What led to the switch?
An exhibit, and my style. I was going back to Milan from Turin, where I had attended an Italian Surrealism exhibit, and that’s when it hit me, I should work on something that was more “me”, my style. So that’s the image, which is deeply mine, and less of a commission. I really appreciate that the Festival embraced and respected it when the time came to discuss its practical implementation. Honestly, I had no expectations, I had to keep them in check. And when I saw there were over a thousand submissions, what little expectation I had vanished. And then…
It's a completely new design, compared to the last few decades’ worth of Locarno posters. People will talk about it.
Before participating, I went over the Festival’s poster gallery, and seeing that graphic design and typeface made me want to work on the illustration itself. If there will be discussions surrounding it, I’m curious to see what shape they take. Certainly, an auteur poster, if we want to call it that, is something that brings prestige to those who decide to use it.

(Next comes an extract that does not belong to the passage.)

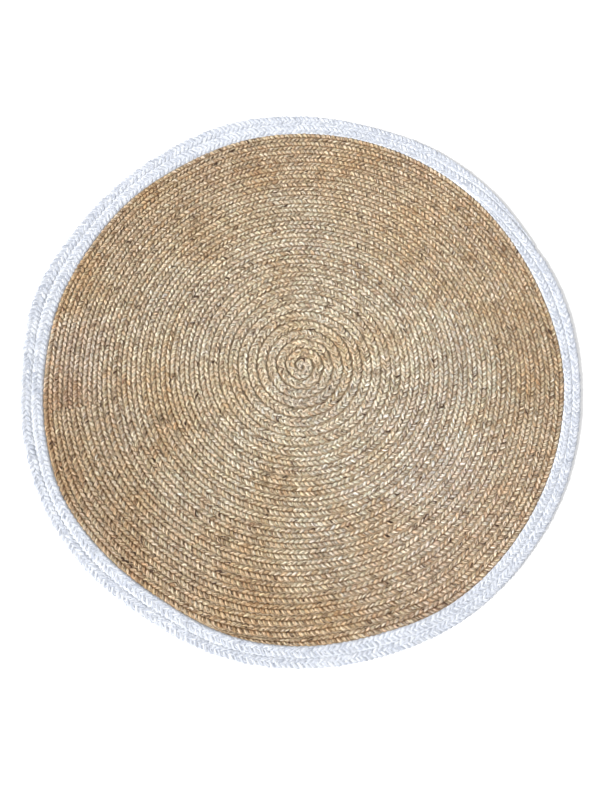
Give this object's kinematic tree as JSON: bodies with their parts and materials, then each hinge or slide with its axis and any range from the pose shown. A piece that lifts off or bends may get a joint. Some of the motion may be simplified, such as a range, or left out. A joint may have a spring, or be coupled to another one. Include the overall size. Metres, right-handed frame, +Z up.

It can be a nice story, perhaps a little off the beaten track compared to the classic film festival poster.
It's a landscape I built around a surreal atmosphere where everything is possible. Just like at the movies.
How would you describe it to the public?
«The neat thing about illustrations is, they open up the doors of imagination. With mine, I wanted to use the leopard, who takes off their hat to greet the audience and inaugurate the Festival, but also the Pardino, the smaller one. And the Piazza Grande icons, the booth with its ray of light, and the screen. And the eye, which is a director, a viewer. It’s cinema. A tear generates an optical illusion, it breaks lines and contributes to the creation of this landscape I built around a surreal atmosphere where everything is possible. Just like at the movies.»
What’s your relationship with cinema?
«I’m not a cinephile, I’m not that knowledgeable, and I don’t watch contemporary stuff: I’m always in the past, discovering films from the previous century without ever giving in to newer titles. In high school, I was impressed by Surrealism and Expressionism, and I think my image has those influences. Look at the shadows, for example… Generally speaking, I’m in love with the 1950s and ‘60s. It’s an age where everything one could do was done, and to a degree they created eternity, as in images and worlds that do not age. I think it was a creative moment fueled by the perfect mixture of passion, skill, respect, tools, and freedom. I always go back to that time, revisiting the archive I’ve put together over the years.»
Have you ever been to Locarno?
«Never. I’m thrilled to do it this year, in such a strange manner: it’s my first time, and I’ll be on display everywhere. A double first time, because I’ve never seen my work like that before.»
If you could choose, what film would you show in Piazza Grande?
«Bresson’s Pickpocket [editor’s note: it played in Locarno in 1983 as part of the Alain Tanner Carte Blanche].»
What is a poster?
«A format within which precise elements – typeface and illustration – must coexist to create an image that sums up a universe. But it has to go beyond that. It has to connect with the receptors of the viewer and stay there, summoning other worlds of imagination.»
There it is, the Locarno Film Festival.